**WHAT YOU HAVE TO DO**
Look through the material below and copy exactly the lines from the line with "obj.matrix_world = world" to the line with "before = set(bpy.data.objects)", those two lines included.

**SUPPLIED MATERIAL**
################

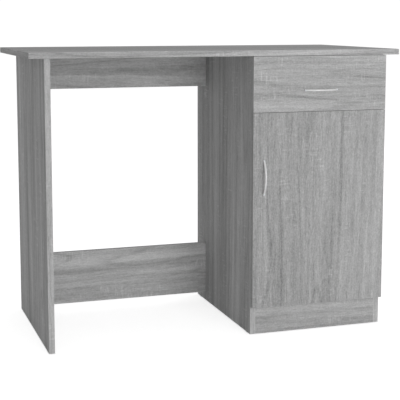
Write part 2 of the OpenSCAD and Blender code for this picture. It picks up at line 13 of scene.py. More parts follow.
import bmesh
import bpy
import numpy as np
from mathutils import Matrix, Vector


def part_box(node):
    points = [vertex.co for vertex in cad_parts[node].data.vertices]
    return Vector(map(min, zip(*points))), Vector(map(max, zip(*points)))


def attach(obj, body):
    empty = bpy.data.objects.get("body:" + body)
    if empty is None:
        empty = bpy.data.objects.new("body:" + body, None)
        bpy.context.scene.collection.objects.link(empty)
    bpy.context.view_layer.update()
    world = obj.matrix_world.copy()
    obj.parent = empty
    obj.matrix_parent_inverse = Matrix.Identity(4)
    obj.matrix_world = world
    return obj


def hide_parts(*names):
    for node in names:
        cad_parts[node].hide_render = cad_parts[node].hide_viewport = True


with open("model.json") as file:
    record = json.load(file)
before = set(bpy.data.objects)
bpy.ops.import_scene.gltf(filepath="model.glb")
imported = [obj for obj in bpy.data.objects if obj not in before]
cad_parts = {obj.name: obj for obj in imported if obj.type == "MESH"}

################

**OUTPUT FOR THIS TASK**
    obj.matrix_world = world
    return obj


def hide_parts(*names):
    for node in names:
        cad_parts[node].hide_render = cad_parts[node].hide_viewport = True


with open("model.json") as file:
    record = json.load(file)
before = set(bpy.data.objects)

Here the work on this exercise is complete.